We were lucky from the very beginning in finding new, fresh talent. Dody Goodman, for instance; the French pixie Genevieve; and Pat Harrington Jr., who is now so popular on TV's "One Day at a Time".
Dody was the first big hit on "Tonight" and had a great deal to do with the original success of the program. Dody had been a dancer in such shows as "Call Me Madam", "Wonderful Town", "High Button Shoes", and something called "My Darling Aida" in which she played a cooch dancer and wore a large black diamond in her navel.

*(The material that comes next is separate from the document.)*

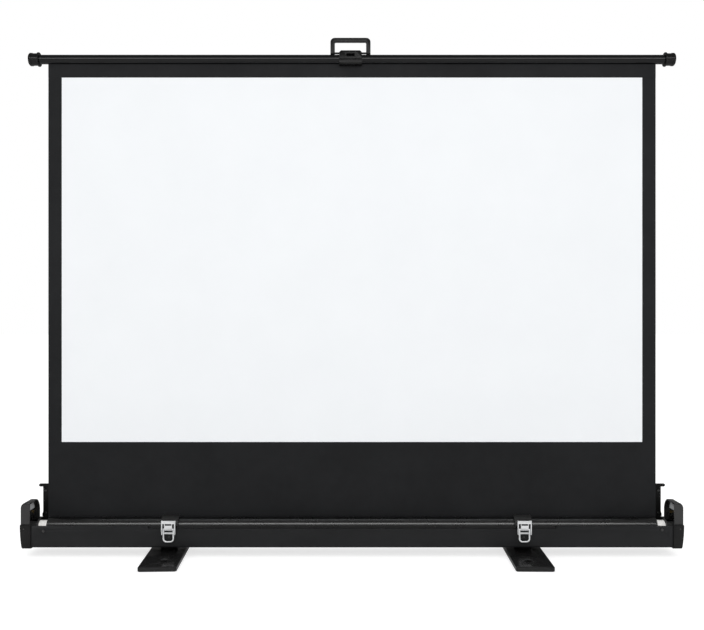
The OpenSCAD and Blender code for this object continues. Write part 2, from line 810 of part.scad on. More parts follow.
module bar_guide(side) {
  floor_z = case_z + case_wall;
  inner = guide_half - guide_w;
  nib_h = 9;
  nib = guide_half + 8;
  bulge = guide_half + 2.5;
  color("#1a1b1d") on_side(side) difference() {
    intersection() {
      case_room();
      union() {
        along_y(guide_front, guide_back) {
          polygon([[inner, floor_z], [guide_half, floor_z], [guide_half, case_top + 8],
            [bulge, case_top + 8], [bulge, case_top + 16], [guide_half, case_top + 23],
            [guide_half, guide_top - nib_h],
            [nib, guide_top - nib_h], [nib, guide_top], [inner, guide_top]]);
          translate([nib, guide_top - nib_h / 2]) circle(nib_h / 2);
        }
        box([inner, guide_front, floor_z], [guide_half, wall_in_y, floor_z + 2]);
        box([inner, guide_front, case_top - 12], [guide_half, wall_in_y, case_top - 8]);
      }
    }
    for (z = guide_rivet_z) rod_y(screw_r + run_fit, guide_front - 1, guide_back + 1, guide_rivet_x, z);
  }
}

guide_rivet_x = guide_half - 7.5;
guide_rivet_z = [case_top + 19, guide_top - 21];

module guide_rivets() {
  color("#55585c") for (side = [-1, 1]) on_side(side) for (z = guide_rivet_z) {
    rod_y(3.4, guide_front - 1.2, guide_front, guide_rivet_x, z);
    rod_y(screw_r, guide_front - 1.2, guide_back + 1, guide_rivet_x, z);
  }
}

// Latches

// Side view of the guard strap: up the case front and over the roll
module guard_outline() {
  inner = roll_r + guard_gap;
  reach = 2 * inner;
  intersection() {
    difference() {
      translate([axis_y, axis_z]) circle(inner + guard_t, $fn = 96);
      translate([axis_y, axis_z]) circle(inner, $fn = 96);
    }
    polygon([[axis_y - reach, guard_low_z], [axis_y - reach, axis_z + reach],
      [axis_y + guard_back, axis_z + reach], [axis_y, guard_low_z]]);
  }
}

module latch_base(x) {
  low_z = loop_z - loop_h + 6;
  inner = roll_r + guard_gap;
  arc_y = axis_y - sqrt(pow(inner, 2) - pow(guard_low_z - axis_z, 2));
  color("#232427") translate([x, 0, 0]) difference() {
    union() {
      along_x(-guard_w / 2, guard_w / 2) guard_outline();
      box([-lever_w / 2, base_front, loop_z - 14], [lever_w / 2, case_front, lever_top - 1]);
      box([-9, base_front, low_z], [9, case_front, loop_z - 10]);
      box([-lever_w / 2, base_front, guard_low_z], [lever_w / 2, arc_y - guard_t / 3, guard_low_z + base_t]);
      for (s = [-1, 1]) along_x(s * (ear_in_half - 1.5) - 1.5, s * (ear_in_half - 1.5) + 1.5) {
        translate([lever_pin_y, lever_pin_z]) circle(4.2);
        translate([lever_pin_y, lever_pin_z - 4.2]) square([case_front - lever_pin_y - 1, 8.4]);
      }
    }
    rod_x(lever_pin_r + run_fit, -lever_w, lever_w, lever_pin_y, lever_pin_z);
    for (z = latch_rivet_z) rod_y(screw_r - 0.5 + run_fit, base_front - 1, case_front + 1, 0, z);
  }
}

latch_rivet_z = [loop_z - 24, guard_low_z - 10];

module latch_rivets() {
  r = screw_r - 0.5;
  color("#4c4f53") for (x = latch_x) for (z = latch_rivet_z) {
    rod_y(r + 1, base_front - 0.8, base_front, x, z);
    rod_y(r, base_front - 0.8, case_front, x, z);
  }
}

module latch_lever(x) {
  half = lever_w / 2;
  low_z = lever_top - lever_h;
  color("#d6d8da") translate([x, 0, 0]) difference() {
    union() {
      box([-half, lever_web_y, lever_top - web_h], [half, lever_web_y + web_t, lever_top]);
      for (from = [-half, half - lever_wall]) along_x(from, from + lever_wall)
        polygon([[lever_web_y, low_z], [lever_back, low_z], [lever_back, lever_pin_z + lever_pin_r],
          [lever_pin_y + lever_pin_r, lever_top], [lever_web_y, lever_top]]);
      box([-half, lever_back - lever_bar_t, low_z], [half, lever_back, low_z + lever_bar_h]);
      along_y(lever_web_y, lever_web_y + web_t) difference() {
        translate([-tongue_half, loop_z]) square([2 * tongue_half, lever_top - web_h + 1 - loop_z]);
        translate([-tongue_half + 2, lever_top - web_h - tongue_gap])
          square([2 * tongue_half - 4, tongue_gap]);
      }
      rod_x(barrel_r, -tongue_half, tongue_half, loop_y, loop_z);
      box([-tongue_half, lever_web_y, loop_z - 0.5], [tongue_half, loop_y, loop_z + barrel_r]);
    }
    rod_x(lever_pin_r + run_fit, -lever_w, lever_w, lever_pin_y, lever_pin_z);
    rod_x(loop_wire_r + run_fit, -lever_w / 2 + lever_wall, lever_w / 2 - lever_wall, loop_y, loop_z);
  }
}

module latch_loop(x) {
  bend = 9;
  low = loop_z - loop_h;
  color("#cfd1d3") translate([x, loop_y, 0]) {
    rod_x(loop_wire_r, -loop_half, loop_half, 0, loop_z);
    for (s = [-1, 1]) {
      translate([s * loop_half, 0, loop_z]) sphere(loop_wire_r);
      translate([s * loop_half, 0, low + bend]) cylinder(r = loop_wire_r, h = loop_h - bend);
      translate([s * (loop_half - bend), 0, low + bend]) rotate([-90, 0, 0])
        rotate([0, 0, s > 0 ? 0 : 90]) rotate_extrude(angle = 90) translate([bend, 0]) circle(loop_wire_r);
    }
    rod_x(loop_wire_r, -loop_half + bend, loop_half - bend, 0, low);
  }
}

module latch_pins() {
  color("#b4b6b8") for (x = latch_x)
    rod_x(lever_pin_r, x - lever_w / 2 + 0.3, x + lever_w / 2 - 0.3, lever_pin_y, lever_pin_z);
}

// Feet

// Plan of a foot with round corners
module foot_plan(inset) {
  r = 5;
  w = foot_w / 2 - inset;
  l = foot_l / 2 - inset;
  translate([-w + r, -l]) square([2 * w - 2 * r, 2 * l]);
  translate([-w, -l + r]) square([2 * w, 2 * l - 2 * r]);
  for (x = [-w + r, w - r], y = [-l + r, l - r]) translate([x, y]) circle(r);
}

module foot_holes(side, r, from, to) {
  y = foot_l / 2 - foot_hole_inset;
  for (s = [-1, 1]) translate([-side * foot_hole_shift, s * y, from]) cylinder(r = r, h = to - from);
}

// A foot and its rubber stand at their pivot, turned by the toe angle
module at_foot(side) {
  i = side < 0 ? 0 : 1;
  translate([foot_x[i], 0, 0]) rotate(foot_turn[i]) children();
}

module foot(side) {
  bevel = 2.5;
  color("#1a1b1d") at_foot(side) difference() {
    union() {
      translate([0, 0, rubber_t]) linear_extrude(foot_h - rubber_t - bevel) foot_plan(0);
      hull() {
        translate([0, 0, foot_h - bevel - 0.1]) linear_extrude(0.1) foot_plan(0, $fn = 32);
        translate([0, 0, foot_h - 0.1]) linear_extrude(0.1) foot_plan(bevel, $fn = 32);
      }
    }
    foot_holes(side, foot_hole_r, 0, foot_h + 1);
    translate([0, 0, rubber_t - 1]) cylinder(r = bolt_r + 5, h = foot_h / 2 + 1 - rubber_t);
    cylinder(r = bolt_r + run_fit, h = foot_h + 1);
  }
}

module foot_rubber(side) {
  color("#2b2c2e") at_foot(side) difference() {
    linear_extrude(rubber_t) foot_plan(2);
    foot_holes(side, foot_hole_r + 2, -1, rubber_t + 1);
    translate([0, 0, -1]) cylinder(r = bolt_r + 7, h = rubber_t + 2);
  }
}

module foot_spacers() {
  color("#141517") for (x = foot_x) translate([x, 0, foot_h + slide_gap]) difference() {
    cylinder(r = spacer_r, h = foot_gap - slide_gap);
    translate([0, 0, -1]) cylinder(r = bolt_r + run_fit, h = foot_gap + 2);
  }
}

// Pivot bolt of each foot with its head in the foot and its nut on the case floor
module foot_bolts() {
  head_z = foot_h / 2 - slide_gap;
  floor_z = case_z + case_wall;
  color("#84878b") for (x = foot_x) translate([x, 0, 0]) {
    translate([0, 0, head_z - 3.4]) cylinder(r = bolt_r + 3.5, h = 3.4);
    translate([0, 0, head_z - 1]) cylinder(r = bolt_r, h = floor_z + 8 - head_z);
    translate([0, 0, floor_z]) cylinder(r = bolt_r + 4.5, h = 5, $fn = 6);
  }
}

echo(bar_z = bar_z, bar_low_z = bar_low_z, bar_y = bar_y, arm_angle = arm_angle, low_angle = low_angle);
echo(lift_range = arm_angle - low_angle, elbow_x = elbow_x, elbow_z = elbow_z, top_pivot_z = top_pivot_z);
echo(axis_y = axis_y, axis_z = axis_z, handle_z = handle_z, base_pivot_z = base_pivot_z);
echo(lever_pin_y = lever_pin_y, lever_pin_z = lever_pin_z, loop_y = loop_y, loop_z = loop_z);
echo(sheet_front = sheet_front);

case_shell();
case_screws();
end_cap(-1);  // end_cap_left
end_cap(1);  // end_cap_right
cap_screws();
end_ear(-1);  // end_ear_left
end_ear(1);  // end_ear_right
ear_pads();
ear_screws();
roller_bracket(-1);  // roller_bracket_left
roller_bracket(1);  // roller_bracket_right
roller_tube();
fabric_roll();
roller_plug(-1);  // roller_plug_left
roller_plug(1);  // roller_plug_right
spring_plug();
spring_shaft();
roller_spring();
idle_pin();
screen_fabric();
image_surface();
hem_rod();
bar_tube();
bar_end(-1);  // bar_end_left
bar_end(1);  // bar_end_right
handle_saddle();
handle_bail();
handle_pin();
arm_head_block();
head_pins();
head_washers();
arm_base_block();
base_pins();
base_washers();
lower_arm(-1);  // lower_arm_left
lower_arm(1);  // lower_arm_right
upper_arm(-1);  // upper_arm_left
upper_arm(1);  // upper_arm_right
elbow_pin(-1);  // elbow_pin_left
elbow_pin(1);  // elbow_pin_right
elbow_washer(-1);  // elbow_washer_left
elbow_washer(1);  // elbow_washer_right
bar_guide(-1);  // bar_guide_left
bar_guide(1);  // bar_guide_right
guide_rivets();
latch_base(latch_x[0]);  // latch_base_left
latch_base(latch_x[1]);  // latch_base_right
latch_lever(latch_x[0]);  // latch_lever_left
latch_lever(latch_x[1]);  // latch_lever_right
latch_loop(latch_x[0]);  // latch_loop_left
latch_loop(latch_x[1]);  // latch_loop_right
latch_pins();
latch_rivets();
foot(-1);  // foot_left
foot(1);  // foot_right
foot_rubber(-1);  // foot_rubber_left
foot_rubber(1);  // foot_rubber_right
foot_spacers();
foot_bolts();
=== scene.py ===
import json
import math
import bpy
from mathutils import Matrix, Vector

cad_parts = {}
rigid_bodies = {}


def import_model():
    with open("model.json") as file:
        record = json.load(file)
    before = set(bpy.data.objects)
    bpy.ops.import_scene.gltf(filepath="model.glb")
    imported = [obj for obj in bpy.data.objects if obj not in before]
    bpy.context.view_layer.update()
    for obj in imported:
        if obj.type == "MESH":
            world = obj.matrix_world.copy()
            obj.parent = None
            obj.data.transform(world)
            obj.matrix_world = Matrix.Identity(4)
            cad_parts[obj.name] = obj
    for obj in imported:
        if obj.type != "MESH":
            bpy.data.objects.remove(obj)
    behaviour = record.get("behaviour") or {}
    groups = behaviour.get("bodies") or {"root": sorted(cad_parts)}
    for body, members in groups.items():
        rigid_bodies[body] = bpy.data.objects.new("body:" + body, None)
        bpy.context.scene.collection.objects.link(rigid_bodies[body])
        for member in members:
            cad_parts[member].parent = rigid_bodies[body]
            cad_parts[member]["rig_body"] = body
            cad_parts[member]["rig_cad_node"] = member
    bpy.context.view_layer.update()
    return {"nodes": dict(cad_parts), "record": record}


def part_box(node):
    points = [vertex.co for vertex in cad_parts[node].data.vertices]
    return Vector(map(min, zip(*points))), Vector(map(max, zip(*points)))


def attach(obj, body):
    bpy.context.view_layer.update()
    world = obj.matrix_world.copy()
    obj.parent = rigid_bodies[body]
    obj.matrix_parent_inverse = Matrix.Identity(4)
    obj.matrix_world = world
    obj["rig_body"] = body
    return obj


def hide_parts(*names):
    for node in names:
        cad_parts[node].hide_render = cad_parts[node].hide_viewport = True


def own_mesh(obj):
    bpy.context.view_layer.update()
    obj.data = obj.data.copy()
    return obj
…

However, she seemed more like a bird-brained housewife than a ballerina as she came into my office to talk about the possibility of being on the show. She wore a black skirt, a demure, ruffled blouse with a black-string tie, and spoke in a distracted manner that defied description. I greeted her and we began to chat. To answer a simple yes or no, she would twist her mouth into a knot, scratch the end of her nose, and open her large blue eyes to the size of fried eggs. She began to tell me a long rambling story about a Cary Grant movie she and her mother had seen in her home town of Columbus, Ohio. The story had no perceptible point, but her Midwest twang and hesitant, naive manner were highly amusing in a baffling sort of way.
"Look honey", I finally interrupted. "Just answer me one question. Are you for real? Or are you putting it on?"
She twisted her mouth, patted the top of her pink hair, widened her eyes, and said, "A little."
She was, it soon became apparent, indeed real, and the more she talked the more obvious it became that no one could have made up Dody Goodman. She came on the show my second night, and soon millions of TV viewers were asking each other whether this seemingly dumb blonde was actually real. Her hesitant delivery gave the impression that her picture tube was on but her sound wasn't. Dody never seemed to try to be funny; she just stumbled into it. The things she said really weren't particularly funny, but as she talked, fidgeting, fluttering her hands and smiling happily, she achieved a wackily endearing quality. It is not easy to explain her appeal.
Dody is very bright in her circuitous way to the truth. She is terribly witty, in a droll way, with a natural sense of the ridiculous. She is a tireless talker, and before long I began to feel like the announcer on "The Dody Goodman Show."
One night on the show, about a week after New Year's, she said good night in these words, "Good night, and a Merry Christmas to all. I know it's too late to say that, but I just thought of it."
Another night in the dressing room she said to me, "You have a speck on your eyelash."
I couldn't see anything but batted at my eyelashes to brush it away.
"You still didn't get it," she said, brushing at my left eye. I still couldn't see anything.
"Oh, mercy," she finally said, touching her forehead. "It's on MY eyelash."
Dody feels that her cockeyed outlook on life may be inherited since, according to her, everyone in her family is a little odd. After Dody's success on the show, her family gave a party for her in Columbus. Mrs. Goodman danced with various young men. Finally she confided to one with a smile, "I'm Dody's mother."
"I know," the young man answered. "I'm her brother".